In Huaraz hatten wir dann noch eine Nacht im Hotel. Der Abschluß wurde in einem guten Restaurant bei Steak und tollem Craft-Bier (eine Sorte hieß „Alpamayo", das mußte es natürlich sein) gebührend gefeiert. Am nächsten Morgen ging es dann frisch geduscht und nach einem ausgedehnten Frühstück im Hotel Churup in den „Luxusbus" von Cruz-del-Sur zurück nach Lima. Wir kamen noch voll in die Rush-Hour, sodass wir erst gegen 21:00 Uhr am Busterminal ankamen. Zum Glück hatte unser Fahrer gewartet und er brachte uns dann in unser gutes Hotel im Stadtteil Miraflores. Nach dem sehr guten Frühstück blieb noch Zeit für eine Stadtbesichtigung, aber bereits um 14:00 Uhr wurden wir für den Transfer zum Flughafen abgeholt. In Paris trennten sich dann unsere Wege. Alex, Sandra und Marcel flogen weiter nach München, ich nach Düsseldorf. Dort landete ich um 20:30 Uhr. Meine Frau holte mich ab und wir konnten noch ein Abendessen in einem schönen Biergarten genießen.
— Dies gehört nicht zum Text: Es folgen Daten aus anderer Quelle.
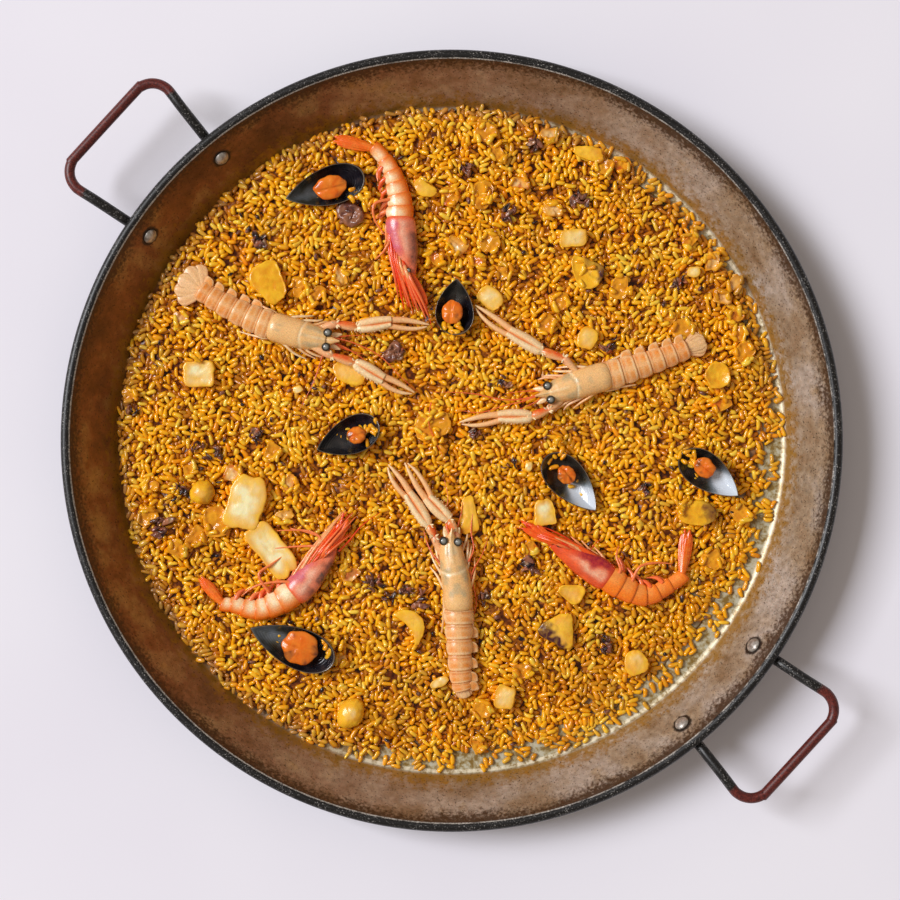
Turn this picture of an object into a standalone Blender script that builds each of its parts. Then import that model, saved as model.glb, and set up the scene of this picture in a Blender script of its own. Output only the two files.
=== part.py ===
"""Seafood paella in its 60 cm steel pan.

Lengths here are millimetres, and each mesh is scaled to metres when it is made.
The pan stands on z = 0 with its centre on the origin and its two handles along X.
The food is laid out as it is seen from above, x to the right and y up, in a frame
that is turned about the centre of the pan to bring the handles on to X.
"""

import math
import random

import bmesh
import bpy
from mathutils import Matrix, Vector, noise
from mathutils.bvhtree import BVHTree

MM = 0.001
GAP = 0.3
FOOD_TURN = math.radians(42.5)

# Pan of sheet steel, with a rolled rim
RIM_RADIUS = 300.0
RIM_HEIGHT = 50.0
BEAD_RADIUS = 4.0
SHEET = 2.0
FLOOR_CORNER = 262.0
CORNER_FILLET = 8.0
PAN_STEPS = 64
BEAD_REACH = (RIM_RADIUS - BEAD_RADIUS - FLOOR_CORNER, RIM_HEIGHT - BEAD_RADIUS - SHEET)
WALL_LEAN = math.atan2(*BEAD_REACH) - math.asin(BEAD_RADIUS / math.hypot(*BEAD_REACH))

# Handles of bent rod, each with two flattened ends that are riveted to the wall
ROD = 8.0
HANDLE_REACH = 360.0
HANDLE_CORNER = 17.0
HANDLE_SPLAY = 0.16
HANDLE_HEIGHT = 47.0
TAB_WIDTH = 15.0
TAB_THICKNESS = 3.0
TAB_GAP = 0.5
RIVET_HEIGHT = 32.0
RIVET_SIDE = 41.0
RIVET_HEAD = 5.75
RIVET_SHANK = 3.0

# Rice, thinner on one side of the pan, with a gentle swell over its whole width
RICE_RINGS = 24
RICE_RING_TURN = 0.37
RICE_TOP = 15.0
RICE_THIN_TOP = 7.5
RICE_EDGE = 262.0
RICE_THIN_EDGE = 251.0
RICE_FOOT = 254.0
RICE_BUMP = 1.3
RICE_SWELL = 1.1
RICE_SWELL_WIDTH = 60.0
THIN_DIRECTION = math.radians(-48)

# Shellfish, and how deep each kind of piece lies in the rice
LANGOUSTINE_GIRTH = 23.0
PRAWN_GIRTH = 22.0
SEAFOOD_SINK = 1.6
MUSSEL_DEPTH = 12.5
MUSSEL_THICKNESS = 1.5
MUSSEL_SINK = 3.6
LUMP_SINK = 2.2


def smooth_step(value, low, high):
    share = min(max((value - low) / (high - low), 0.0), 1.0)
    return share * share * (3 - 2 * share)


def arc(centre, radius, start, end, count):
    """Points of a circular arc in a plane, from one angle to the other."""
    angles = [start + (end - start) * step / (count - 1) for step in range(count)]
    return [(centre[0] + radius * math.cos(a), centre[1] + radius * math.sin(a)) for a in angles]


def through(points, share):
    """Point at a share of the way along a smooth curve through the given points."""
    spans = len(points) - 1
    place = min(max(share, 0.0), 1.0) * spans
    index = min(int(place), spans - 1)
    t = place - index
    before = points[max(index - 1, 0)]
    start, end = points[index], points[index + 1]
    after = points[min(index + 2, spans)]
    return 0.5 * (2 * start + (end - before) * t + (2 * before - 5 * start + 4 * end - after) * t * t
                  + (3 * start - before - 3 * end + after) * t ** 3)


def material(name, colour, roughness, metallic=0.0):
    """A plain finish; the colour is sRGB, 0 to 255."""
    made = bpy.data.materials.new(name)
    made.use_nodes = True
    surface = made.node_tree.nodes["Principled BSDF"]
    linear = [(part / 255) ** 2.2 for part in colour]
    surface.inputs["Base Color"].default_value = (*linear, 1)
    surface.inputs["Roughness"].default_value = roughness
    surface.inputs["Metallic"].default_value = metallic
    made.diffuse_color = (*linear, 1)
    return made


def solid(name, points, faces, finish, parent=None):
    """One closed object from points in millimetres, smooth where the form is round."""
    mesh = bpy.data.meshes.new(name)
    mesh.from_pydata([Vector(point) * MM for point in points], [], faces)
    work = bmesh.new()
    work.from_mesh(mesh)
    bmesh.ops.recalc_face_normals(work, faces=work.faces)
    work.to_mesh(mesh)
    work.free()
    mesh.shade_smooth()
    mesh.set_sharp_from_angle(angle=math.radians(40))
    made = bpy.data.objects.new(name, mesh)
    made.data.materials.append(finish)
    made.parent = parent
    bpy.context.scene.collection.objects.link(made)
    return made


def joined_rings(rings):
    """Points and faces of a body that runs from ring to ring, with a flat cap at each end."""
    count = len(rings[0])
    points = [point for ring in rings for point in ring]
    faces = []
    for row in range(len(rings) - 1):
        for side in range(count):
            after = (side + 1) % count
            near, far = row * count, (row + 1) * count
            faces.append((near + side, near + after, far + after, far + side))
    last = (len(rings) - 1) * count
    faces.append(tuple(reversed(range(count))))
    faces.append(tuple(last + side for side in range(count)))
    return points, faces


def limb(path, sizes, sides=8):
    """Rings of elliptical sections, each with a width across and a height, along a path."""
    rings = []
    for index, centre in enumerate(path):
        ahead = path[min(index + 1, len(path) - 1)] - path[max(index - 1, 0)]
        across = ahead.cross(Vector((0, 0, 1))).normalized()
        upward = across.cross(ahead).normalized()
        width, height = sizes[index]
        ring = []
        for side in range(sides):
            angle = math.tau * (side + 0.5) / sides
            ring.append(centre + across * (width / 2 * math.cos(angle))
                        + upward * (height / 2 * math.sin(angle)))
        rings.append(ring)
    return joined_rings(rings)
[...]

Eine sehr anstrengende und abenteuerliche Expeditionsreise war zu Ende. Mit der Besteigung meines Traumberges Alpamayo und der erlebnis-, wenn auch nicht erfolgreichen Expedition zum Huascaran sowie den Eindrücken zu Land und Leuten war ich mit der Reise sehr zufrieden. Die Organisation durch den Veranstalter „Alpinewelten" und die örtliche Agentur „Peru Expeditions" war sehr gut. Auch unsere fachkundigen Bergführer Edgar und Marcel haben ihre Sache sehr gut gemacht. Nicht zu vergessen ist natürlich unsere tüchtige Mannschaft, ohne die eine solche Tour in der Zeit von nur ca. 3 Wochen incl. Hin- und Rückflug absolut nicht möglich wäre. Auch die fleißigen Donkeys (Esel) haben ihren Beitrag zum Erfolg, insbesondere auch zum Komfort in den Camps bis zu den Basecamps beigetragen.